Niemand konnte mir garantieren, dass meine Tochter nach drei Wochen wirklich ein großes Kindergarten-Mädchen ist. Drei Wochen ist eine wirklich kurze Zeit für die sanfte Eingewöhnung. Aber wir hatten einfach nicht mehr Zeit. Der Ernst des Lebens und die Arbeit hatte uns bald wieder. Das musste klappen. Es gab keinen zweiten Boden, kein Sicherheitsnetz, niemand von uns Eltern hatte noch eine freie Woche in der Hinterhand, falls etwas schiefgeht und Mara sich noch nicht lösen kann und absolut noch kein großes Mädchen sein mag.
Der Druck war groß in mir.
Dieser Druck färbte wohl möglich auch auf die Kleine etwas ab. Irgendwie merken Kinder sowas ja immer. Grade dann, wenn man versucht das Ganze enorm geschickt und gekonnte zu vertuschen und extra den Papa die drei Wochen zur Eingewöhnung zu schicken. Nein nein, die Kinder riechen den Braten. Und so kam es auch, dass sie die kompletten drei Wochen, in der Zeit in der man als Elternteil noch mit im Raum ist, permanent auf Papas Arm klammerte und wimmerte.
„Na toll“ dachte ich. Meinem innerlichen Druck ging es dadurch natürlich nicht sonderlich besser. Auch die Tatsache, dass am Ende der ersten Woche die Kinder grade mal einen Tag für 10 Minuten alleine mit der Erzieherin waren, machte mich nervös. Wie soll das in drei Wochen durch sein? Weiß die Erzieherin wirklich was sie tut?
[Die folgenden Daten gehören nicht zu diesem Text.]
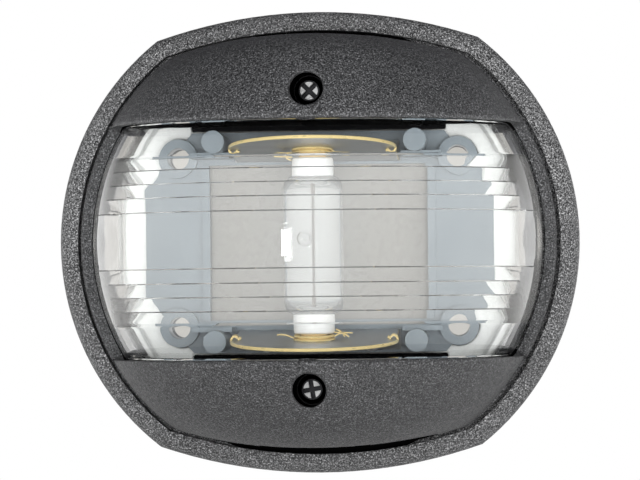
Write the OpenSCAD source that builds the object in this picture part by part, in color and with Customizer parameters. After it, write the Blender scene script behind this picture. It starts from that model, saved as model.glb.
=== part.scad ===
// White stern navigation light for a small boat, with a festoon bulb behind a belted clear lens.
// Millimetres. Z is up and the light shines along -Y. The origin is the middle of the back face,
// the face that lies on the transom. Inside front() the drawing plane is the face of the light:
// x across, y up, and z is the height off the transom.

/* [Housing] */
// Half the overall width
half_w = 40; // [30:0.1:60]
// Radius of the two side arcs
side_r = 39.7; // [25:0.1:60]
// Radius of the top and bottom arcs
arch_r = 75.5; // [50:0.5:120]
// Half the overall height, at the crown of the arcs
half_h = 35.45; // [25:0.05:55]
// Width of the raised rim, measured inward from the outline
rim_w = 2.9; // [2:0.1:5]
// Height of the rim crest
rim_h = 6.2; // [4:0.1:10]
// Radius on the outer edge of the rim
rim_edge = 2.3; // [0.5:0.1:3]
// Thickness of the floor
floor_t = 3; // [2:0.1:5]

/* [Fixing to the boat] */
// Spacing of the four fixing holes across
fix_x = 43; // [30:0.5:60]
// Spacing of the four fixing holes up and down
fix_z = 26; // [16:0.5:40]
// Radius of a fixing hole
fix_r = 1.7; // [1:0.05:3]
// Outer radius of the sleeve round a fixing hole
fix_sleeve_r = 3.05; // [2:0.05:5]
// Height of that sleeve off the transom
fix_sleeve_h = 7.6; // [5:0.1:12]

/* [Cable entry] */
// Radius of the hole in the floor
entry_r = 3.5; // [2:0.1:6]
// Sideways place of the hole
entry_x = 13; // [0:0.5:20]
// How far the hole lies below the middle
entry_down = 22.4; // [0:0.1:26]
// Bore of the grommet
grommet_bore = 2.2; // [1:0.1:4]

/* [Cover] */
// Gap between the rim and the cover
cover_gap = 0.6; // [0.3:0.1:1.5]
// Wall of the cover
cover_wall = 1.8; // [1:0.1:3]
// Height of the land beside the lens
land_h = 8; // [6:0.1:12]
// Radius of the domed caps
cap_r = 36.1; // [30:0.1:45]
// Distance from the middle to the edge of a cap
cap_edge = 17.75; // [12:0.05:24]
// Thickness of the shelf that closes a cap
shelf_t = 3; // [1.5:0.1:5]

/* [Lens] */
// Outside radius of the lens dome
lens_r = 34.4; // [28:0.1:42]
// Thickness of the lens dome
lens_t = 2; // [1:0.1:4]
// Half the height of the lens, with the edge that enters the caps
lens_half = 19.1; // [14:0.1:24]
// How far the axis of the belt stands in front of the centre of the dome
belt_shift = 1; // [0:0.1:4]

/* [Cover screws] */
// Distance of a cover screw from the middle
screw_at = 22.2; // [16:0.1:28]
// Radius of the shank
shank_r = 1.45; // [1:0.05:2]
// Radius of the head
head_r = 2.15; // [1.5:0.05:3]
// Height of the seat under the head
seat_h = 25.3; // [18:0.1:32]

/* [Bulb and contacts] */
// Height of the bulb axis off the transom
bulb_h = 20.5; // [14:0.1:28]
// How far the bulb sits above the middle (negative is below)
bulb_up = -0.7; // [-2:0.1:2]
// How far the contacts sit above the middle
contact_up = -0.55; // [-2:0.1:2]
// Radius of the bulb glass
glass_r = 4.45; // [3:0.05:6]
// Length of the bulb over its tips
bulb_len = 31; // [28:0.5:44]
// Thickness of the contact sheet
sheet_t = 0.5; // [0.2:0.05:1]
// Radius of the round end of a contact
contact_r = 12.5; // [8:0.1:15]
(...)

Mein Vertrauen war gleich Null, aber ich musste abwarten, denn eine Wahl hatten wir so oder so nicht.
Im schlimmsten Fall, musste Mara es auf die harte Tour lernen.
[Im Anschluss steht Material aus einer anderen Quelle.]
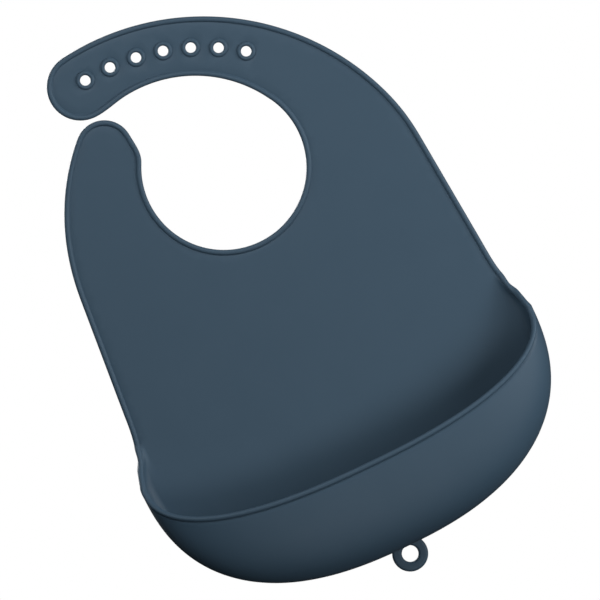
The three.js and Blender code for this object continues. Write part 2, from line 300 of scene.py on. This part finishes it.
def free_edge():
    """The edge of the sheet from the right corner of the pocket, round the strap, the neck
    opening and the tab, to the left corner."""
    side = np.array(SIDE_TOP) - np.array(SIDE_LOW)
    side /= np.linalg.norm(side)
    left_top, left_low, left_corner = ((-x, z) for x, z in (SIDE_TOP, SIDE_LOW, CORNER))
    left_side, left_flare = (side[0], -side[1]), (FLARE[0], -FLARE[1])
    shoulder = on_circle(STRAP_OUTSIDE, SHOULDER_END)
    tip_end, strap_return = on_circle(STRAP_TIP, STRAP_TIP_END), on_circle(STRAP_INSIDE, STRAP_RETURN)
    neck_end, tab_start = on_circle(NECK, NECK_END), on_circle(TAB_TIP, TAB_START)
    tab_end = on_circle(TAB_TIP, TAB_END)
    parts = [
        bezier(CORNER, FLARE, SIDE_LOW, side, reach=7),
        [SIDE_LOW, SIDE_TOP],
        bezier(SIDE_TOP, side, shoulder, heading(SHOULDER_END + 90), reach=11),
        arc(STRAP_OUTSIDE, SHOULDER_END, STRAP_END),
        arc(STRAP_TIP, STRAP_END, STRAP_TIP_END),
        bezier(tip_end, heading(0), strap_return, heading(STRAP_RETURN - 90), reach=6.5),
        arc(STRAP_INSIDE, STRAP_RETURN, NECK_START),
        arc(NECK, NECK_START, NECK_END - 360),
        bezier(neck_end, heading(NECK_END - 90), tab_start, heading(TAB_START + 90), reach=6),
        arc(TAB_TIP, TAB_START, TAB_END),
        bezier(tab_end, heading(TAB_END + 90), left_top, left_side, reach=30),
        [left_top, left_low],
        bezier(left_low, left_side, left_corner, left_flare, reach=7),
    ]
    points = np.concatenate([np.array(part, float) for part in parts])
    return resample(points, int(length(points) / EDGE_STEP))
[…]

In der zweiten Woche ging es auch nicht wirklich voran. Meine Tochter war grade mal 45 Minuten täglich ohne uns. Beim Verabschieden wurde geweint und dann aber fleißig gespielt, ohne Tränen und Drama. Eigentlich gar nicht schlecht. Ich verstand aber nicht, wie man in 7 Tagen von 45 Minuten auf 6 Stunden aufstocken will. Andererseits ist es sicher ausreichend, wenn das Kind das Prinzip der Trennung und der ganz sicheren Abholung begreift.
Hoffnung ist alles.
Dieser Druck machte mich irre. Wir haben auf dem Spielplatz nicht mehr im Wasser geplantscht, sind jedem Durchzug und zu starkem Wind aus dem Weg gegangen, haben im Auto die Klimaanlage ausgeschaltet und waren auch am See nicht im Wasser. Ich wollte einfach kein Risiko eingehen, dass Mara krank wird und sich so irgendwas verzögert. Jetzt im Nachhinein total blöde und unnötig, aber ohne Erfahrung und Vertrauen zu wildfremden Menschen im Kindergarten wird man so paranoid.
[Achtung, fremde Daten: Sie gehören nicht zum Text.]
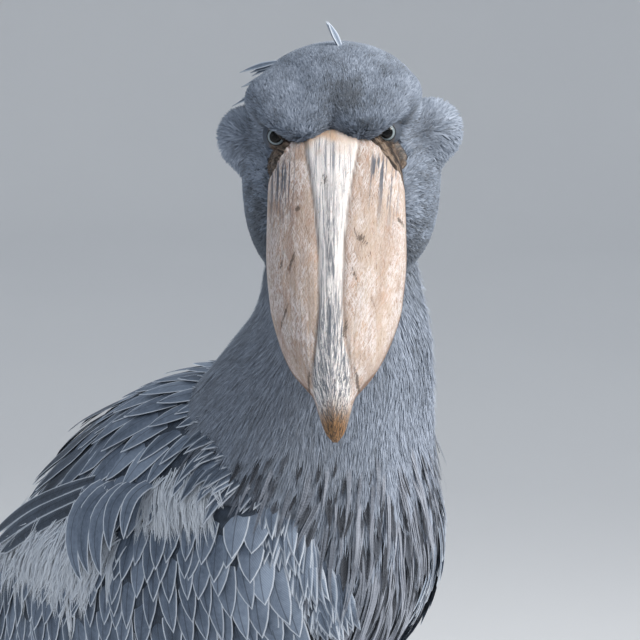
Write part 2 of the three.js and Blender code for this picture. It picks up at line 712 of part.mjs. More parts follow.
for (const side of [-1, 1]) {
  const name = side < 0 ? "right" : "left";
  const wing = feathered(solid(wingGeometry(side)), wingFeathers(side)).subtract(torsoCut);
  put("wing_" + name, wing.subtract(neckCut).subtract(mantleCut).subtract(tailCut), "plumage");
  const wingCut = grown(wingGeometry(side), THIGH_ROOM);
  const thigh = solid(thighGeometry(side)).subtract(torsoCut).subtract(wingCut);
  put("thigh_" + name, thigh, "plumage");
  const shank = solid(shankGeometry(side)).add(solid(hubGeometry(side)));
  put("shank_" + name, shank.subtract(grown(thighGeometry(side))), "leg");
  let taken = grown(shankGeometry(side)).add(grown(hubGeometry(side)));
  for (const [toe, sizes] of Object.entries(TOES)) {
    put("toe_" + toe + "_" + name, solid(toeGeometry(side, sizes)).subtract(taken), "leg");
    taken = taken.add(grown(toeGeometry(side, sizes)));
  }
}

const bird = new THREE.Group();
bird.name = "shoebill";
for (const [name, { shape, colour }] of parts) {
  const [hex, roughness] = COLOURS[colour];
  const finish = new THREE.MeshStandardMaterial({ color: hex, roughness, metalness: 0 });
  const mesh = new THREE.Mesh(geometryOf(shape), finish);
  mesh.name = name;
  bird.add(mesh);
}

// The origin is on the floor, under the middle of the bird's box.
const box = new THREE.Box3().setFromObject(bird);
const middle = box.getCenter(v3());
bird.position.set(-middle.x, -middle.y, -box.min.z);

export default bird;
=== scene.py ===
"""A life-size shoebill, dressed in plumage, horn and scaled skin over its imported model.

Sizes are in millimetres in the bird's own frame until a mesh is made, when they turn to metres in
the row's frame.
"""

import logging
import math
from dataclasses import dataclass
from enum import Enum
from functools import partial
from typing import Callable, Optional, Sequence

import bmesh
import bpy
import numpy as np
from mathutils import Matrix, Vector, kdtree


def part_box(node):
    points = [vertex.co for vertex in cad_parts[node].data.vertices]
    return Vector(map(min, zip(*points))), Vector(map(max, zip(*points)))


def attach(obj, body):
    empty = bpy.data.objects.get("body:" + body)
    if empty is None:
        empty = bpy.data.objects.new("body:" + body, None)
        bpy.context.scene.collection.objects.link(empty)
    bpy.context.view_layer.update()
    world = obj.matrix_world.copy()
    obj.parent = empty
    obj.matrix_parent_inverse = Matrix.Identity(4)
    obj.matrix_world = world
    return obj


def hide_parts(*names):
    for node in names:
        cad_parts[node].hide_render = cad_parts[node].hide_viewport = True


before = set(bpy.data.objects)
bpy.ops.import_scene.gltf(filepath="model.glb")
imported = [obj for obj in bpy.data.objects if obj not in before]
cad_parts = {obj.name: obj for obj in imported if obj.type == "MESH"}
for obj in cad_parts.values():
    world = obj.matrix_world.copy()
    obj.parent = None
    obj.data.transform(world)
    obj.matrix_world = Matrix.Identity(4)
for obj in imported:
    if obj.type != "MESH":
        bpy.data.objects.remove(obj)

Array = np.ndarray
Stops = Sequence[tuple[float, float]]

log = logging.getLogger("shoebill")

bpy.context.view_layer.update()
MM = 0.001
SEED = 4711


class Side(Enum):
    """The two sides of the bird, by the sign of x."""

    RIGHT = -1
    LEFT = 1

    @property
    def word(self) -> str:
        """The side's word in node names."""
        return self.name.lower()

    @property
    def flip(self) -> Array:
        """What takes a place on the left to the same place on this side."""
        return np.array([self.value, 1, 1.0])


class Curve:
    """A smooth curve through places and values that never swings past them."""

    def __init__(self, stops: Stops) -> None:
        """Takes the stops.

        Args:
            stops: pairs of place and value, in rising places.
        """
        self.places = np.array([place for place, _ in stops], float)
        self.values = np.array([value for _, value in stops], float)
        rise = np.diff(self.values) / np.diff(self.places)
        self.slopes = np.concatenate([rise[:1], np.zeros(len(rise) - 1), rise[-1:]])
        for i in range(1, len(rise)):
            a, b = rise[i - 1], rise[i]
            self.slopes[i] = 2 * a * b / (a + b) if a * b > 0 else 0.0

    def __call__(self, at: Array) -> Array:
        """The curve's value.

        Args:
            at: places, of any shape.

        Returns:
            The values there, level past both ends.
        """
        at = np.clip(at, self.places[0], self.places[-1])
        i = np.clip(np.searchsorted(self.places, at, side="right") - 1, 0, len(self.places) - 2)
        span = self.places[i + 1] - self.places[i]
        u = (at - self.places[i]) / span
        a, b = self.values[i], self.values[i + 1]
        bow = (1 - u) * self.slopes[i] - u * self.slopes[i + 1]
        return a + (b - a) * u * u * (3 - 2 * u) + span * u * (1 - u) * bow


def unit(v: Array) -> Array:
    """Vectors at length one."""
    return v / np.maximum(np.linalg.norm(v, axis=-1, keepdims=True), 1e-9)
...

Für die letzten beiden Tage der dritten Woche wurde angekündigt, dass dort gegessen und geschlafen wird. Endlich, dachte ich.
Essen kann sie. Das macht sie seit ewigen Zeiten alleine, das wird was. Meine Stimmung stieg. Schlafen konnte schwierig werden. Sie ist so eine Händchenhalterin beim Einschlafen. Keine Ahnung wie man das in der Kita bei einer ganzen Gruppe bewerkstelligen will. Meine Sorgen waren allerdings mal wieder grundlos. Sie schaufelte das Essen inklusive Nachschlag nur so in sich hinein und hat auch direkt 2 Stunden Mittagschlaf dort gemacht.
Mit Händchenhalten.
Jetzt war zum ersten Mal der Punkt gekommen, an dem ich verstand, dass ich ganz umsonst Angst gehabt habe. Dass Mara das schon kann, weil sie ein tolles Mädchen ist. Weil wir sie immer ernst genommen haben, weil wir sie nie haben weinen lassen, weil wir immer da waren, wenn sie uns brauchte und wir sie nie im Stich gelassen haben. Sie hat verstanden, dass wir sie immer wieder abholen, weil sie hier zuhause auch gebraucht wird und ein Teil von uns ist. Das ist es, um was es geht. Vertrauen. Mara muss uns vertrauen, wir müssen Ihr vertrauen und natürlich auch fremden Menschen von denen man rein gar nichts weiß, denn wann redet man denn man über die Wehwehchen der Erzieherinnen?!
Vertraut also mehr auf Eure Kinder. Sie sind ganz tolle kleine Menschen die schon viel mehr können, verstehen und wegstecken als man als Elternteil denkt. Man selbst muss lernen loszulassen und sie gehen zu lassen. Man muss lernen den Tag wieder ohne sie rumzubekommen und sich umso mehr auf sie am Nachmittag zu freuen.
So kam es auch, dass Mara an ihrem ersten Tag allein im Kindergarten bei der Verabschiedung nicht mal weinte. Wahrscheinlich war sie einfach glücklich, abgelenkt, überwältigt und voller Vorfreude auf die Abholung ein paar Stunden später.